THOMAS DANIELL (1749-1840) and WILLIAM DANIELL (1769-1837)
Oriental Scenery, First Series. London: 1795 [watermarked J.Whatman 1794]. Large 2° (55.2 x 74cm.) Engraved vignette title printed in brown ink, 24 hand-coloured aquatints by Thomas Daniell numbered I-XXIV, without text. (Short marginal tears to 3 plates, light vertical crease and surface mottling to final plate.) Contemporary panelled diced russia, gilt (front cover detached, some wear at extremities). Provenance: Rev. William Long (bookplate).
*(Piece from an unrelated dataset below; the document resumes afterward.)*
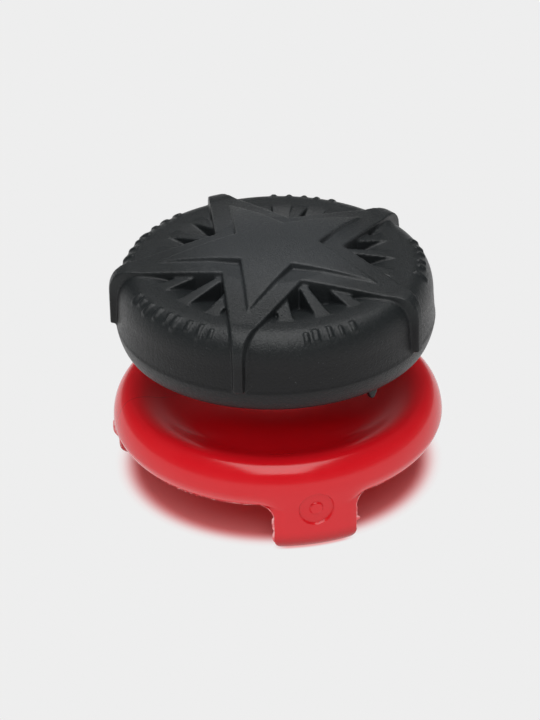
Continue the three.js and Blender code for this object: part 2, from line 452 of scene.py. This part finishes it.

A fine copy of the first series of "the finest illustrated work ever published on India" (Tooley). The hand-coloured aquatints illustrate the travels through India by Thomas Daniell and his nephew William from 1786 to 1793. They began work on translating their on-site watercolours and sketches into the relatively new medium of aquatint immediately on their return to England, resulting in their monumental work Oriental Scenery. This work, strengthened by exhibitions of the Daniells' oil paintings at the Royal Academy and British Institution in London in the early 1800s, was instrumental in developing a new trend of an Indian aesthetic, particularly in architecture. Thomas Daniell designed an Indian temple for Sir John Osburne at Melchet, and Repton also designed in the Indian style influenced by Oriental Scenery. Although the plates include sites and views of interest at Bernares, Bahar, Allahabad, and the Ganges, the majority are of Delhi and her immedaite surrounding. Abbey Travel 420; Tooley 172.